Question

In \[\vartriangle PQR\], $\dfrac{{PQ}}{1} = \dfrac{{PR}}{2} = \dfrac{{QR}}{{\sqrt 3 }}$, then $m\angle R$ is:
A. ${90^ \circ }$
B. ${60^ \circ }$
C. ${45^ \circ }$
D. ${30^ \circ }$

Answer 1

Hint: We will first use the ratios of sides given and write every side in terms of one only and then we will notice that it follows Pythagorean and we will get angle Q to be right angled. Then we will use trigonometric ratio to get the required angle.

Complete step-by-step answer:
We are already given that $\dfrac{{PQ}}{1} = \dfrac{{PR}}{2} = \dfrac{{QR}}{{\sqrt 3 }}$.
We will now write every side in terms of PQ.
Since, we have:- $\dfrac{{PQ}}{1} = \dfrac{{PR}}{2}$.
Cross multiplying it to get the result as follows:
$PR = 2PQ$ ……….(1)
Now, we also have:- $\dfrac{{PQ}}{1} = \dfrac{{QR}}{{\sqrt 3 }}$
Cross multiplying it to get the result as follows:
$QR = \sqrt 3 PQ$ ……….(2)
Squaring the equation (1), we will have with us the following result:-
$ \Rightarrow P{R^2} = {(2PQ)^2}$
$ \Rightarrow P{R^2} = 4P{Q^2}$ …………(3)
Squaring the equation (2), we will have with us the following result:-
$ \Rightarrow Q{R^2} = {(\sqrt 3 PQ)^2}$
$ \Rightarrow Q{R^2} = 3P{Q^2}$ ………..(4)
Now, if we add $P{Q^2}$ to LHS and RHS in the equation (4), we will get:-
$ \Rightarrow P{Q^2} + Q{R^2} = 3P{Q^2} + P{Q^2}$
Simplifying it to get:-
$ \Rightarrow P{Q^2} + Q{R^2} = 4P{Q^2}$
Now using (3), we can write it as:-
$ \Rightarrow P{Q^2} + Q{R^2} = P{R^2}$
So, we clearly see that the \[\vartriangle PQR\] follows the Pythagorean Theorem which states that:-
In a right angled triangle the square of the long side is equal to the sum of the squares of the other two sides. The long side is called the hypotenuse.
So, we now know that \[\vartriangle PQR\] is a right angled triangle.
Now, looking at this expression $P{Q^2} + Q{R^2} = P{R^2}$ we clearly see that PR is acting like a hypotenuse and rest are base and perpendicular. Now, let us draw it to get a clearer picture.
               

We now just need to find the measure of the angle R.
We know that $\tan \theta = \dfrac{{Perpendicular}}{{Base}}$.
Therefore, $\tan R = \dfrac{{PQ}}{{QR}}$
Now using (2), we will get:-
$\tan R = \dfrac{{PQ}}{{\sqrt 3 PQ}} = \dfrac{1}{{\sqrt 3 }}$.
We know that $\tan {30^ \circ } = \dfrac{1}{{\sqrt 3 }}$.
Therefore the measure of angle R will be ${30^ \circ }$.
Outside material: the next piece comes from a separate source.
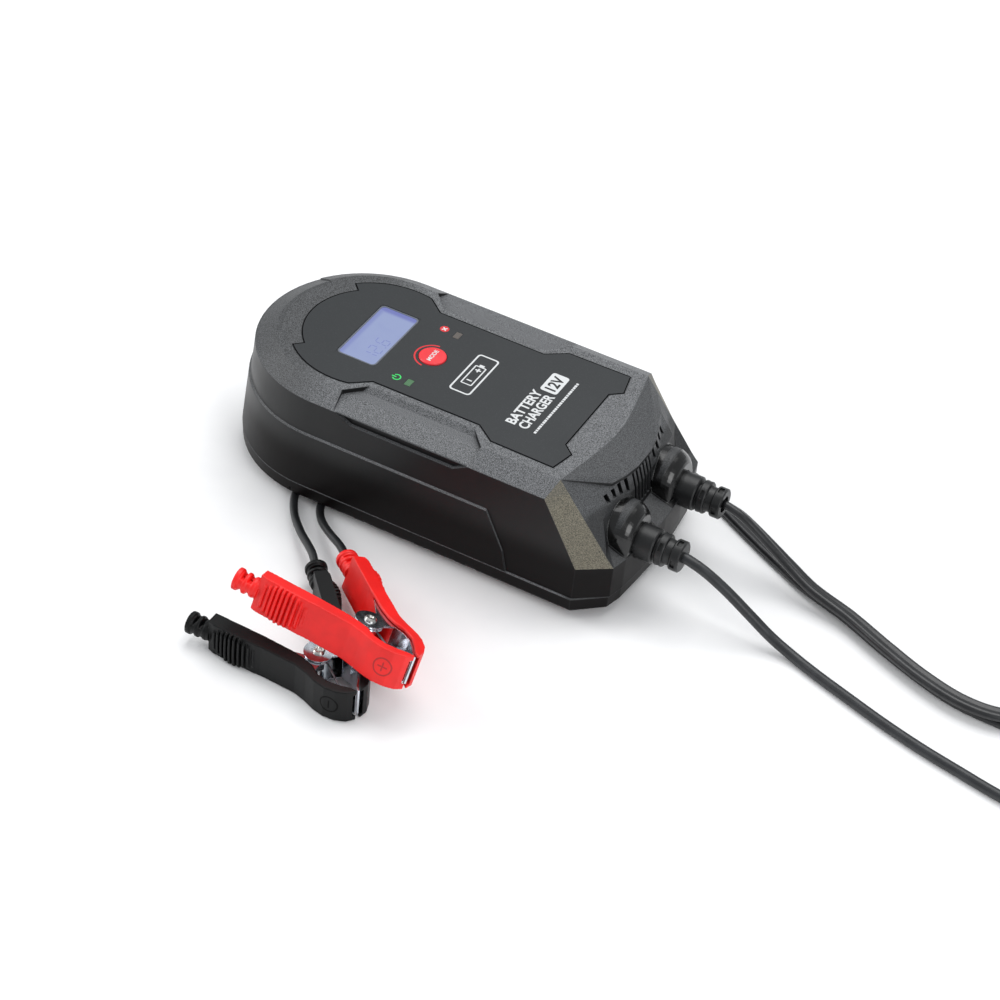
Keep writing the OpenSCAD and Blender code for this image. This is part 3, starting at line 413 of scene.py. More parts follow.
def panel_film(add, place, colour):
    """Polyester overlay with a matt hard coat: velvety, with paler specks. The coat's texture
    is under 0.1 mm, too fine to show, and is drawn at 0.5 mm."""
    texture = add("TexNoise", [place, 1 / (0.5 * MM)])
    cloud = add("TexNoise", [place, 1 / (50 * MM)])
    rounded = add("Bevel", [0.2 * MM])
    specks = add("MapRange", [texture, 0.6, 0.72])
    return {
        "Base Color": add("Mix", [specks, colour, linear("#34373a")]),
        "Roughness": add("MapRange", [cloud, 0.3, 0.7, 0.5, 0.57]),
        "IOR": 1.57, "Specular IOR Level": 0.32,
        "Normal": add("Bump", {"Height": texture, "Distance": 0.02 * MM, "Normal": rounded}),
    }


def screen_ink(add, place, colour):
    """Screen-printed ink: chalky, with the dots of the mesh. A mesh has 0.1 mm threads, too
    fine to show, and is drawn at 0.4 mm."""
    dots = add("TexNoise", [place, 1 / (0.4 * MM)])
    thin = add("MapRange", [dots, 0.4, 0.65])
    return {
        "Base Color": add("Mix", [thin, colour, shaded(colour, 0.88)]),
        "Roughness": add("MapRange", [dots, 0.3, 0.7, 0.5, 0.6]), "IOR": 1.5,
    }


def lit_display(add, place, face, edge):
    """Backlit display under its acrylic window: pale blue, with a violet band where the
    light leaks along two edges, and the window over it as a clear coat."""
    where = add("SeparateXYZ", [place]).outputs
    far = add("MapRange", [where["Y"], 0.0206, 0.0238])
    side = add("MapRange", [where["X"], -0.0655, -0.0684, 0.0, 0.6])
    band = add("Math", [far, side], operation="MAXIMUM")
    haze = add("TexNoise", [place, 1 / (12 * MM)])
    light = add("Mix", [band, face, edge])
    light = add("Mix", [add("MapRange", [haze, 0.4, 0.8, 0.0, 0.14]), light, edge])
    return {
        "Base Color": linear("#15171d"), "Roughness": add("MapRange", [haze, 0.3, 0.7, 0.3, 0.36]),
        "IOR": 1.49, "Emission Color": light, "Emission Strength": 1.0,
        "Coat Weight": 1.0, "Coat Roughness": 0.06,
    }


def tinted_lamps(add, place, near, far):
    """Tinted light windows of smoked polycarbonate, with a faint reeded lens of 0.8 mm ribs
    below: one colour on each side of the middle line."""
    reeds = add("TexWave", [place, WAVE / (0.8267 * MM), 0.4]).outputs["Fac"]
    side = add("SeparateXYZ", [place]).outputs["Y"]
    tint = add("Mix", [add("MapRange", [side, -0.001, 0.001]), near, far])
    deep = add("Mix", [0.4, tint, linear("#101010")])
    return {
        "Base Color": add("Mix", [reeds, deep, tint]),
        "Roughness": add("MapRange", [reeds, 0.0, 1.0, 0.28, 0.4]), "IOR": 1.49,
        "Coat Weight": 0.5, "Coat Roughness": 0.1,
    }


def glass_board(add, place, resist, weave_tint):
    """Fibreglass circuit board under solder resist: the weave shows through, its 0.5 mm
    threads drawn 1.26 mm apart to show."""
    warp, weft = (
        add("TexWave", [place, WAVE / (1.2566 * MM)], bands_direction=way).outputs["Fac"]
        for way in "XY"
    )
    weave = add("Math", [warp, weft])
    return {
        "Base Color": add("Mix", [weave, resist, weave_tint]),
        "Roughness": add("MapRange", [weave, 0.0, 1.0, 0.25, 0.4]), "IOR": 1.55,
        "Normal": add("Bump", {"Height": weave, "Distance": 0.02 * MM}),
    }


def wound_copper(add, place, varnish, wire):
    """Enamelled copper wire wound in layers: bright lines between amber varnish, the 0.8 mm
    wire drawn at twice its width to show."""
    turns = add("TexWave", [place, WAVE / (1.5708 * MM), 0.3], bands_direction="Z").outputs["Fac"]
    return {
        "Base Color": add("Mix", [turns, varnish, wire]), "Metallic": 0.7,
        "Roughness": add("MapRange", [turns, 0.0, 1.0, 0.45, 0.28]),
        "Normal": add("Bump", {"Height": turns, "Distance": 0.2 * MM}),
    }


def pale_floor(add, place, shade, tint):
    """Matt white studio sheet: hardly any tooth, so that shadows stay soft."""
    tooth = add("TexNoise", [place, 1 / (20 * MM)])
    return {
        "Base Color": add("Mix", [tooth, shade, tint]),
        "Roughness": add("MapRange", [tooth, 0.3, 0.7, 0.85, 0.95]),
    }


# Every finish: its maker and the maker's values in order, the rest of them by name. A colour
# is a hex colour or one of the charger's own colours by name.
FINISHES = {
    "abs_sparked_black": (sparked_abs, "housing", "grain", "facet"),
    # The panel: velvety film with a black cut edge, chalky inks, a lit display in a satin
    # bezel, smoked lamps and a satin button whose pigment glows.
    "polyester_overlay_film": (panel_film, "overlay"),
    "polyester_cut_edge": (moulded_plastic, "#030303", 0.8, dict(gloss=0.02)),
    "screen_ink_white": (screen_ink, "ink"),
    "screen_ink_red": (screen_ink, "#d2232b"),
    "screen_ink_green": (screen_ink, "#2fd765"),
    "screen_ink_black": (screen_ink, "#0c0d0e"),
    "backlit_display_acrylic": (lit_display, "display", "display_edge"),
    "display_segments_dark": (screen_ink, "#7781b4"),
    "display_bezel_pale": (moulded_plastic, "#666b76", 0.3, dict(coat=0.3)),
    "polycarbonate_lamp_windows": (tinted_lamps, "#47774e", "#5d5650"),
    "abs_moulded_red_button": (moulded_plastic, "button", 0.4, dict(glow=0.06)),
    # Cords and their ends: satin sheaths, and reliefs, plug and sleeve a little rougher.
    "pvc_extruded_mains": (cord_sheath, "mains", 0.42),
    "pvc_extruded_output": (cord_sheath, "output", 0.33),
    "pvc_moulded_relief": (moulded_plastic, "rubber", 0.4, dict(rounding=0.5, depth=0.04)),
    "pvc_moulded_plug": (moulded_plastic, "#1a1a1b", 0.42, dict(depth=0.04)),
    "brass_nickel_plated_pin": (metal, "#cfd0d2", 0.18, 3, 0.01, (1, 8, 8)),
    # Clamps: semi-matt polypropylene with a darker raised mark, bright pressed jaws, a warm
    # satin rivet and a dull drawn spring.
    "pp_moulded_red_handle": (moulded_plastic, "clamp_red", 0.42, dict(rounding=0.3, glow=0.04)),
    "pp_moulded_black_handle": (
        moulded_plastic, "clamp_black", 0.44, dict(rounding=0.3, gloss=0.22)
    ),
    "pp_moulded_red_mark": (moulded_plastic, "#b81517", 0.45, dict(rounding=0.1)),
    "pp_moulded_black_mark": (moulded_plastic, "#020202", 0.5, dict(rounding=0.1, gloss=0.1)),
    "steel_zinc_plated_pressed": (metal, "#d6dbe2", 0.16, 4, 0.004),
    "steel_rivet_nickel": (metal, "#d3d2cd", 0.26, 2, 0.003),
    "steel_spring_wire": (metal, "#8d9095", 0.32, 1, 0.02),
    # Under and inside the covers: matt feet, greyish screws, a shiny green board, dull
    # ferrite, glossy sleeves, a brushed heat sink and plain connectors and fan.
    "epdm_moulded_foot": (moulded_plastic, "#151515", 0.75, dict(depth=0.06)),
    "steel_zinc_screw": (metal, "#a9abae", 0.34, 0.8, 0.02),
    "fr4_solder_resist": (glass_board, "#155a30", "#24804a"),
    "ferrite_pressed_core": (moulded_plastic, "#3b3b3f", 0.6, dict(grain=0.9, depth=0.05)),
    "copper_enamelled_winding": (wound_copper, "#6e3a16", "#d08a45"),
    "pet_capacitor_sleeve": (moulded_plastic, "#1c2b3d", 0.3, dict(coat=0.4)),
    "pa66_terminal_green": (moulded_plastic, "#2d7a43", 0.5),
    "pbt_moulded_fan": (moulded_plastic, "#222327", 0.5),
    "aluminium_extruded_sink": (metal, "#b6b9bd", 0.38, 1, 0.03, (12, 12, 1)),
    "display_module_frame": (metal, "#9ea2aa", 0.35, 2, 0.02),
    "studio_sheet": (pale_floor, "#f4f4f5", "#fafafa"),
}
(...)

So, the correct answer is “Option D”.

Note: The students might make the mistake of not drawing the triangle and imagining this in their head but that may create chaos and mistakes. So, always try to create diagrams in every question you can.
To approach this question, you just need to focus on the fact that you are just given the sides of a triangle and you have to somehow make it work. So, always just try to minimize the variables.